シャツを着たサラリーマン、元気な男の子、自転車を漕ぎ出す人。休日の昼下がり、道端のベンチに座りながら、道行く人を眺めていた。

人付き合いがうまくなると、すこしだけ切なくなるときがある。相手が自分に求めることも、自分が相手に求めることも、整理するための線を引けるようになるからだ。その結果、自分と相手との間に距離を感じることがある。

自分の気持ちは、相手に伝えきれない
相手の気持ちは、自分には理解しきれない

二人をわけるその線は目にはみえないけれど、たしかに存在する。その存在をなかったことにしてはいけない。お互いを完全に理解しあうことはできないという前提があるからこそ、お互いを大切にできるから。

最近はじめた"お悩み相談"をしているとき、相手の悩みに引きずられそうになることがある。自分と相手の境界がわからなくなって、相手の苦しい気持ちをそのまま受け取ってしまいそうになる。ただ自分のすべてただ共感することは、やさしさではないのだろう。

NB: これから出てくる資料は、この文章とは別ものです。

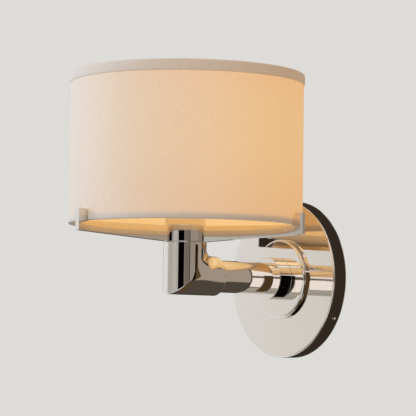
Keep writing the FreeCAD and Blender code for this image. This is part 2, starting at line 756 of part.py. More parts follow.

共感することと巻き込まれることには、大きな差がある。

どれだけ親身になってもどれだけ親切にしても、究極的には、自分に相手は変えられない。自分にできるのは、相手が変わっていくことを支えることくらいだ。相手をよく変化させられると信じ込むのは、ただの傲慢だ。

自分と相手を分ける場所に線を引いて、お互いが一人の人として独立することで、はじめて建設的に話し合える。一度引いた線は消して書き直せるから決死の覚悟で挑まなくていい。すこしだけ踏み込んだりちょっと引いたり、その繰り返し。人と人との営みは、すべてそこにつながっていく。

道行く人を通して、自分は自分をみている。彼ら彼女らを寂しそうだと思うなら、きっと自分がさびしいのだろう。

相手を通して、自分をみつける。自分を通して、相手をみつめる。

人は自分の新しい面や深い面を知るために、他人と関わるのかもしれないななぁとぼんやりと思った。

そんなことを思っていたら、すっかり長い時間が経っていたので、ベンチから腰を上げてまた歩き出した。